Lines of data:
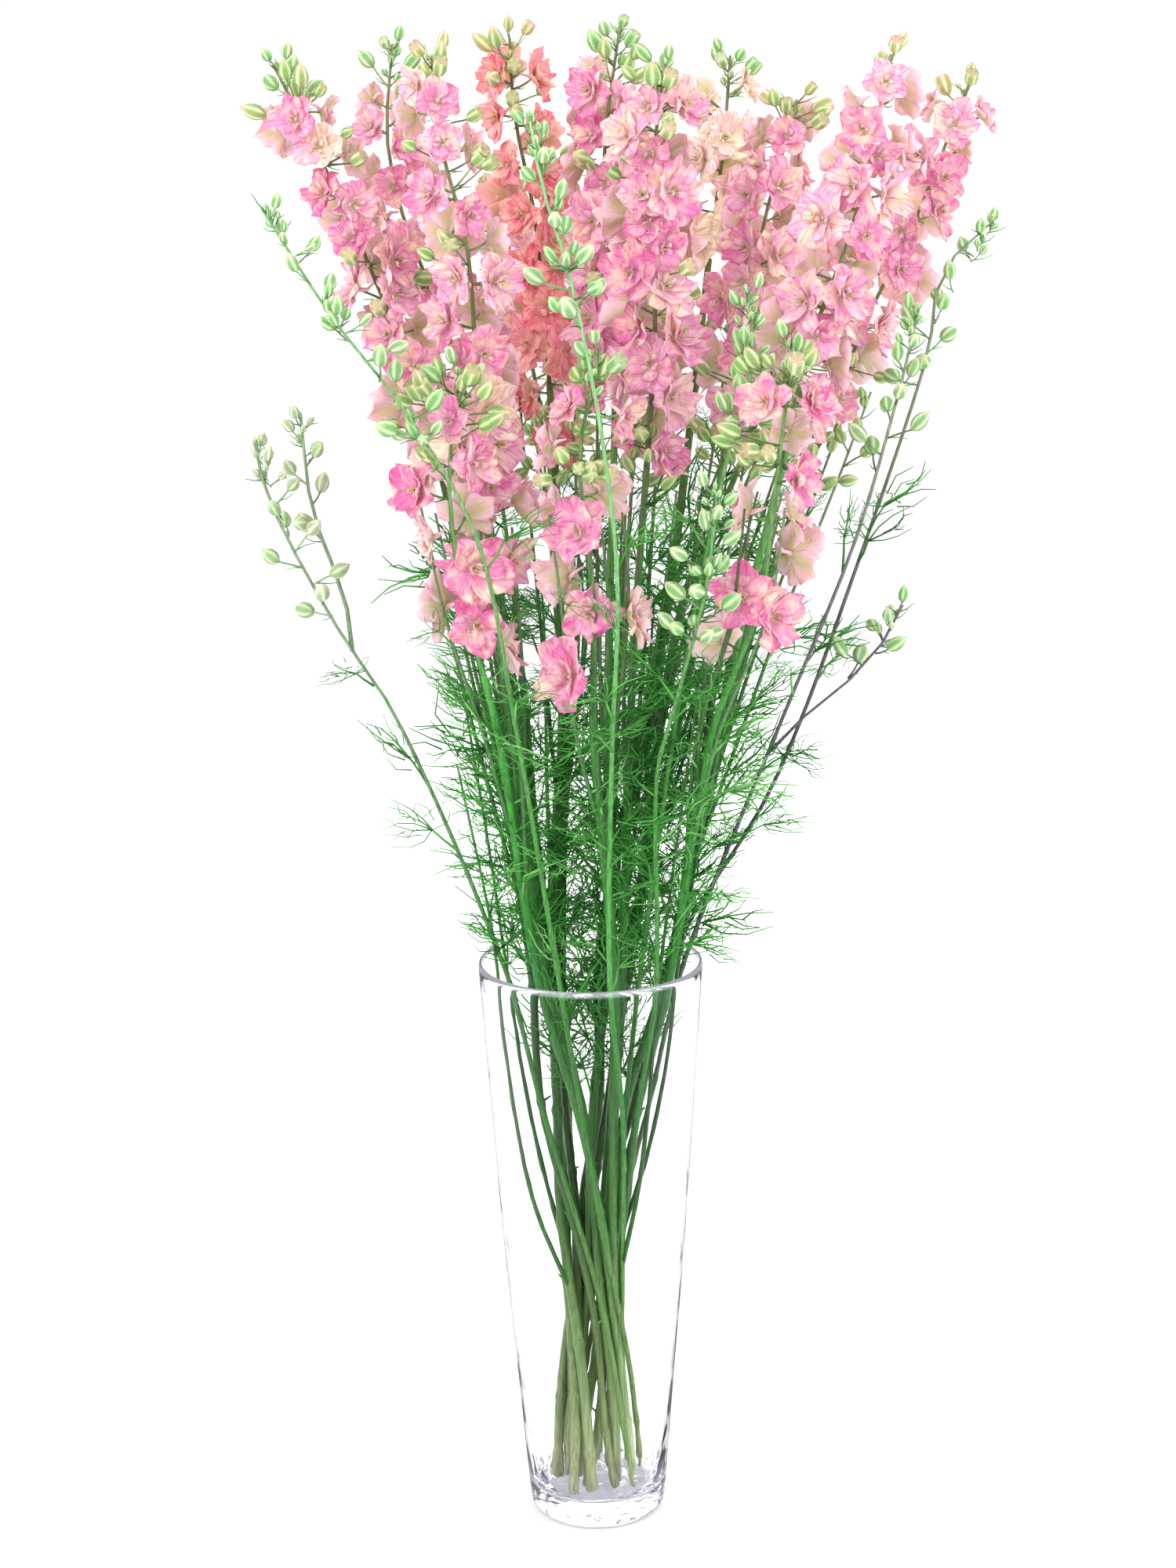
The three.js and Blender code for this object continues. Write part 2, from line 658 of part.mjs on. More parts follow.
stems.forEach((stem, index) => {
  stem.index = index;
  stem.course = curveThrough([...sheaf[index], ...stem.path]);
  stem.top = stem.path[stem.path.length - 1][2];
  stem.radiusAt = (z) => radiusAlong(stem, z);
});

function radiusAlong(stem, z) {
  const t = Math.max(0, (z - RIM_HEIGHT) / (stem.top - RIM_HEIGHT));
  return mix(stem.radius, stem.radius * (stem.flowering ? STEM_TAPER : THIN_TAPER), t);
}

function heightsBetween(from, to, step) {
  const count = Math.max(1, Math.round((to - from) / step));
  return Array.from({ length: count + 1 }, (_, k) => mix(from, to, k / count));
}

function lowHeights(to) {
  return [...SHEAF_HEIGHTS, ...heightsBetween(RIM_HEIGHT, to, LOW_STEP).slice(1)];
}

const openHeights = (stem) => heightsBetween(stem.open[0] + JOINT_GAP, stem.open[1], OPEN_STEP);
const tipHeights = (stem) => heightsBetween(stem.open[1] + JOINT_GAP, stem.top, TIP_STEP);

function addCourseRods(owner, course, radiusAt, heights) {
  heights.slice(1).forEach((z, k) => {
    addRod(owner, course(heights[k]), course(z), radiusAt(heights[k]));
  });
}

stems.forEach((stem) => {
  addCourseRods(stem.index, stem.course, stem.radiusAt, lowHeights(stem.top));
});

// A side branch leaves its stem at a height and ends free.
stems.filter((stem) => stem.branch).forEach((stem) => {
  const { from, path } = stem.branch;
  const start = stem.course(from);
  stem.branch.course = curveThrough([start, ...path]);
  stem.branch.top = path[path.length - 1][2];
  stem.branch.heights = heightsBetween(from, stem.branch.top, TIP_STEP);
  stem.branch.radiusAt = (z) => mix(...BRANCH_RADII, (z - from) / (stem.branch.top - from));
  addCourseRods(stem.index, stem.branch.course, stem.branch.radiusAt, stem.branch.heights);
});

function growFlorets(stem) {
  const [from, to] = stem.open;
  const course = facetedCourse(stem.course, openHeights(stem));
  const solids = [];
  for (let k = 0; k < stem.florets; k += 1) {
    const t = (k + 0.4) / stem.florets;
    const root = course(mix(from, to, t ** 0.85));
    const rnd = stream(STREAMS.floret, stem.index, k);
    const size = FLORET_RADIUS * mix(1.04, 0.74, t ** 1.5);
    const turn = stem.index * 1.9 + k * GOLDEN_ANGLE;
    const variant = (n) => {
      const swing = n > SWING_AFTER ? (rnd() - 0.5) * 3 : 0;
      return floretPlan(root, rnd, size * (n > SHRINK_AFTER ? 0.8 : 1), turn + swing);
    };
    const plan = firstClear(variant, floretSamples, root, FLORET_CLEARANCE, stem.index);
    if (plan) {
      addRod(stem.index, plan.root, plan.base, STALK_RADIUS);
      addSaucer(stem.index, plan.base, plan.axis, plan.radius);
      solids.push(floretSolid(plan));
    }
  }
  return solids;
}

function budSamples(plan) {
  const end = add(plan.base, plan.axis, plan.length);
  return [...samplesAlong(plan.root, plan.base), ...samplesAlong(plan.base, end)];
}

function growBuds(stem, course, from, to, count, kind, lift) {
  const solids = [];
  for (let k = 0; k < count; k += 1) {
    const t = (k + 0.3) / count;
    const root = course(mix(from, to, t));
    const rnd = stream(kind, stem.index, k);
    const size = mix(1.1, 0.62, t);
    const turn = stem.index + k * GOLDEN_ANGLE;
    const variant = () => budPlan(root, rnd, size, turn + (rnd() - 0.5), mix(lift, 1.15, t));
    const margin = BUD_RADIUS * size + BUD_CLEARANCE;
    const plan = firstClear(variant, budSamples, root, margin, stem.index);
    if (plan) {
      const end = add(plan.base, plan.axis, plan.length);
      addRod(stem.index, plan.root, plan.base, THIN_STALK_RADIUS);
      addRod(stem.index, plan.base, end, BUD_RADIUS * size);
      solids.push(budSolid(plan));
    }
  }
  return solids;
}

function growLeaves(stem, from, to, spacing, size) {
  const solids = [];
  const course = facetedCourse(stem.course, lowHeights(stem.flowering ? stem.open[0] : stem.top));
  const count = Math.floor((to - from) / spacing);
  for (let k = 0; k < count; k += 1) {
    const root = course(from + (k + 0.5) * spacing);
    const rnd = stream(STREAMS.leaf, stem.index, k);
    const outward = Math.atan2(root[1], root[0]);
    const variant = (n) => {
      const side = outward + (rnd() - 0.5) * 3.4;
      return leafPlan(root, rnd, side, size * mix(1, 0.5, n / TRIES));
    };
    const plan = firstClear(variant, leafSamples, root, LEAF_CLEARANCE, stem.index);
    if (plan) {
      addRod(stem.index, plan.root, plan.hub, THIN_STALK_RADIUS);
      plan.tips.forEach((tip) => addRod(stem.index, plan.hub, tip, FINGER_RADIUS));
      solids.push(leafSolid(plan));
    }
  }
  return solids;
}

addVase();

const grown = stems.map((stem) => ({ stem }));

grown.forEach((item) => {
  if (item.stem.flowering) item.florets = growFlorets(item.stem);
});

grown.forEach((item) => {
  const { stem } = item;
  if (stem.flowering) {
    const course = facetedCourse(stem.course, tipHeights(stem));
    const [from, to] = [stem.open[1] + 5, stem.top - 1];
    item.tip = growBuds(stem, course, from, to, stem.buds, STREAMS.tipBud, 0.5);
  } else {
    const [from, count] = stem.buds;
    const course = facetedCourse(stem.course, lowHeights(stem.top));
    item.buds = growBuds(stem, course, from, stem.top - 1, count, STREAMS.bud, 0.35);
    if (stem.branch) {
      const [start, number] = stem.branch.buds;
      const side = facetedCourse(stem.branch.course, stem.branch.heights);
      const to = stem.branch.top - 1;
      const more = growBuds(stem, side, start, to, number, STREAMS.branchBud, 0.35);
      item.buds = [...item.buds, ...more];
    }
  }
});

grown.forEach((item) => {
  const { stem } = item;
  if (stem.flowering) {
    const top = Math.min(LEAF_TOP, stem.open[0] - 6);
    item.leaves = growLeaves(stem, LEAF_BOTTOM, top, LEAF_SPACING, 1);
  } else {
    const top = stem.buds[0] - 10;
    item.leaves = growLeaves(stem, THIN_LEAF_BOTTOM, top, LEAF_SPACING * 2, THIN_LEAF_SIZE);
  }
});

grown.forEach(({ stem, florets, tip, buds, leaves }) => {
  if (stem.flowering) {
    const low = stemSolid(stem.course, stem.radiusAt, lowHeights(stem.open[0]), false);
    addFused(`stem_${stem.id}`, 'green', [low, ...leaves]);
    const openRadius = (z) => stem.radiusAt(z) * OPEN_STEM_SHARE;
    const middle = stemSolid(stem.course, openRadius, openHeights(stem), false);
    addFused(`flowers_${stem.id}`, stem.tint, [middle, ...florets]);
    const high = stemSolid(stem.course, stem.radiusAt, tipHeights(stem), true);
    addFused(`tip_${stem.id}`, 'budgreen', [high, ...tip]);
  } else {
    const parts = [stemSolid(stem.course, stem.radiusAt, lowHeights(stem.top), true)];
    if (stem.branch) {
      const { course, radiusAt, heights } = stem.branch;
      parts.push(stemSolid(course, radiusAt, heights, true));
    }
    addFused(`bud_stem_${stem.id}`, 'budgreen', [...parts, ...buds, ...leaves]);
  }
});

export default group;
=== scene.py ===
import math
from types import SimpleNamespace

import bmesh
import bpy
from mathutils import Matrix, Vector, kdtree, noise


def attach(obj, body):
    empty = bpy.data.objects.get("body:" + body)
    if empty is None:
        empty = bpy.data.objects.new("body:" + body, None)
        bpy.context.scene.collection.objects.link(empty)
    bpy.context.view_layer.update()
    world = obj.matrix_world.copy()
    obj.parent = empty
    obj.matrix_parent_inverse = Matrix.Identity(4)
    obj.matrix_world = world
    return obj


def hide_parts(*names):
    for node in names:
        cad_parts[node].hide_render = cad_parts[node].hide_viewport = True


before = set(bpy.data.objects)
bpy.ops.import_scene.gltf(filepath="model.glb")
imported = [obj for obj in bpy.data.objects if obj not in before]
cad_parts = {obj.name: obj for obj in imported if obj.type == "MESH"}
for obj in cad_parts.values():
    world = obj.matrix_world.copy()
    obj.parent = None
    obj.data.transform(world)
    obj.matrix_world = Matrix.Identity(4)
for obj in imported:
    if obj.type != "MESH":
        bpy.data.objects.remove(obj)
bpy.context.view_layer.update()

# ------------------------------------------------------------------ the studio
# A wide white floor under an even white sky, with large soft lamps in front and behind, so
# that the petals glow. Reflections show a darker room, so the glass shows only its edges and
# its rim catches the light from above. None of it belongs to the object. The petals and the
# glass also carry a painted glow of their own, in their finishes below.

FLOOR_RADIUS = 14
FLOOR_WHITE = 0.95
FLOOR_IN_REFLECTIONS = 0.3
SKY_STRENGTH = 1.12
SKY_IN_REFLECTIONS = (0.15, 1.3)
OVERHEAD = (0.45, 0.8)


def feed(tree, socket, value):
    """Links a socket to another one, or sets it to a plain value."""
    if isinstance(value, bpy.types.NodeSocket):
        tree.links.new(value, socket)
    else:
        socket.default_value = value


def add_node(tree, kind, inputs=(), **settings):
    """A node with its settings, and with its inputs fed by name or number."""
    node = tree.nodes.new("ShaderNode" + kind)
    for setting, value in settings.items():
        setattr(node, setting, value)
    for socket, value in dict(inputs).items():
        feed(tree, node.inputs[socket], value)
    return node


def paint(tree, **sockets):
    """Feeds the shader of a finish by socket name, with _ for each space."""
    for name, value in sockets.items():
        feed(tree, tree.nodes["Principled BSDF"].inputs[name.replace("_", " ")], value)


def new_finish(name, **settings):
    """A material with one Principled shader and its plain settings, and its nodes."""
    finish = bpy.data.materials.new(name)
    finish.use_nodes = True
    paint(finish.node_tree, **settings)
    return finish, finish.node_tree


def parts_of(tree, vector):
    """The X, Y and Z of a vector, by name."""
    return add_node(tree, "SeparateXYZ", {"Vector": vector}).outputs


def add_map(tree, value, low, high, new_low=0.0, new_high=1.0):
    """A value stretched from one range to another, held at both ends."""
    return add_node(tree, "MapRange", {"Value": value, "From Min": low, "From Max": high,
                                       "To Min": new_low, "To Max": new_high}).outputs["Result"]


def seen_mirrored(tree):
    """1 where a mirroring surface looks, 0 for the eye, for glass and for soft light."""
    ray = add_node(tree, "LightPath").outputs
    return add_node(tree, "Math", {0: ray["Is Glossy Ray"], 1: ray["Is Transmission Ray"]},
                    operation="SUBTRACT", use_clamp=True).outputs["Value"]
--
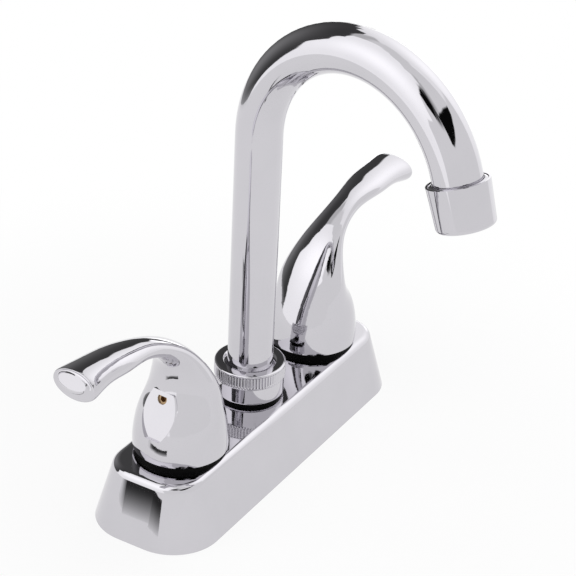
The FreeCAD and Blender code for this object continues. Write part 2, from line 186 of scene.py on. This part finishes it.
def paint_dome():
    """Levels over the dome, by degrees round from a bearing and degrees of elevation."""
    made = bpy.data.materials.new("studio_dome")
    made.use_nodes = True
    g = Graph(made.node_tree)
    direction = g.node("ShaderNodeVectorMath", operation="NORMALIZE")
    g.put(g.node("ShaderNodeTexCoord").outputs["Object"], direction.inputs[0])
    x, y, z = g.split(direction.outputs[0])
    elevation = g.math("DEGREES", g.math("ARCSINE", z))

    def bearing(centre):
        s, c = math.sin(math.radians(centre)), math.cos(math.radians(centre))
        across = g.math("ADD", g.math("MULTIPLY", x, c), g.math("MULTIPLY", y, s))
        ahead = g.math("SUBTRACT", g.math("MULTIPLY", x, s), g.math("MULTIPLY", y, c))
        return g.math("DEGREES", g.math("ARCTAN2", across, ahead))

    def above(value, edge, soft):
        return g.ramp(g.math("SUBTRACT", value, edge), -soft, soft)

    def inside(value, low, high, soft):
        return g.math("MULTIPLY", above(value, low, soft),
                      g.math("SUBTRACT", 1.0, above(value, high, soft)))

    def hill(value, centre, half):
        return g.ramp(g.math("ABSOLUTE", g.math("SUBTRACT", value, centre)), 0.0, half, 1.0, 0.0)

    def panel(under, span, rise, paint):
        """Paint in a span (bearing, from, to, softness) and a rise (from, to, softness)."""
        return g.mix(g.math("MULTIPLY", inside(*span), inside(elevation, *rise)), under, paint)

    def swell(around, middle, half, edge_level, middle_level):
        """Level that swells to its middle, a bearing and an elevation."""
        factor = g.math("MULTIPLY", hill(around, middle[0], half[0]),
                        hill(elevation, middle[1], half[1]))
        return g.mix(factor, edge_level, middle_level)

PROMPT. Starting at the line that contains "stem.tint, [middle, ...florets]);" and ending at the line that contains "bpy.data.objects.remove(obj)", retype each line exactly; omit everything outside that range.

ANSWER IN FULL.
    addFused(`flowers_${stem.id}`, stem.tint, [middle, ...florets]);
    const high = stemSolid(stem.course, stem.radiusAt, tipHeights(stem), true);
    addFused(`tip_${stem.id}`, 'budgreen', [high, ...tip]);
  } else {
    const parts = [stemSolid(stem.course, stem.radiusAt, lowHeights(stem.top), true)];
    if (stem.branch) {
      const { course, radiusAt, heights } = stem.branch;
      parts.push(stemSolid(course, radiusAt, heights, true));
    }
    addFused(`bud_stem_${stem.id}`, 'budgreen', [...parts, ...buds, ...leaves]);
  }
});

export default group;
=== scene.py ===
import math
from types import SimpleNamespace

import bmesh
import bpy
from mathutils import Matrix, Vector, kdtree, noise


def attach(obj, body):
    empty = bpy.data.objects.get("body:" + body)
    if empty is None:
        empty = bpy.data.objects.new("body:" + body, None)
        bpy.context.scene.collection.objects.link(empty)
    bpy.context.view_layer.update()
    world = obj.matrix_world.copy()
    obj.parent = empty
    obj.matrix_parent_inverse = Matrix.Identity(4)
    obj.matrix_world = world
    return obj


def hide_parts(*names):
    for node in names:
        cad_parts[node].hide_render = cad_parts[node].hide_viewport = True


before = set(bpy.data.objects)
bpy.ops.import_scene.gltf(filepath="model.glb")
imported = [obj for obj in bpy.data.objects if obj not in before]
cad_parts = {obj.name: obj for obj in imported if obj.type == "MESH"}
for obj in cad_parts.values():
    world = obj.matrix_world.copy()
    obj.parent = None
    obj.data.transform(world)
    obj.matrix_world = Matrix.Identity(4)
for obj in imported:
    if obj.type != "MESH":
        bpy.data.objects.remove(obj)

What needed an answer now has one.